> [To do]
In the material below, find how many lines contain the string "joints". Write only that number.

◆ ◆ ◆ ◆

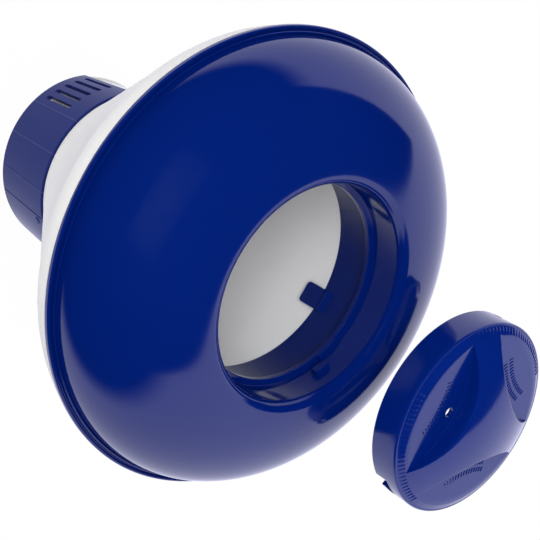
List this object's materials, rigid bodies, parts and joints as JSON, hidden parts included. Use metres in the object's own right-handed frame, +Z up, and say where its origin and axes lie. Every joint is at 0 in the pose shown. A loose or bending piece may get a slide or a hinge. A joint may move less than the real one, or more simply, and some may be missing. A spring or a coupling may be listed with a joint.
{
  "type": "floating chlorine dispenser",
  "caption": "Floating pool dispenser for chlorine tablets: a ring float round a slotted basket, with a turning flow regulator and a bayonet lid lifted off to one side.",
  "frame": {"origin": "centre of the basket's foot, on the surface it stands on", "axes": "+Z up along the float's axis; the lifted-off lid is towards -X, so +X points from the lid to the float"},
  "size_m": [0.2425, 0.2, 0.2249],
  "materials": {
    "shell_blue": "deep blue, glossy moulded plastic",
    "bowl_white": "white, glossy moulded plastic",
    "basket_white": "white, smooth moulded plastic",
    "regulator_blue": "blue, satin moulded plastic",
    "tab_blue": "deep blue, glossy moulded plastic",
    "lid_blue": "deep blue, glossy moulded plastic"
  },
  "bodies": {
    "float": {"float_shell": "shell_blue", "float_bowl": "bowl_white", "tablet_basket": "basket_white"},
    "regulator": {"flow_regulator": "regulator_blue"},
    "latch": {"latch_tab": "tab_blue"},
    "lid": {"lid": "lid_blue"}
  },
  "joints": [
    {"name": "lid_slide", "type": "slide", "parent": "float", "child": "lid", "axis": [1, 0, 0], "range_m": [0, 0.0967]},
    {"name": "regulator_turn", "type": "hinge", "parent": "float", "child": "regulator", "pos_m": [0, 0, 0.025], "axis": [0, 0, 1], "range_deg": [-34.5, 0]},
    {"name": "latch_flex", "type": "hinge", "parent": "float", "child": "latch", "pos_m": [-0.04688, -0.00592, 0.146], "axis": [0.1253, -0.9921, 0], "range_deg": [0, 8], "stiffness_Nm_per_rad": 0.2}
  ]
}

◆ ◆ ◆ ◆

> [Result for this task]
2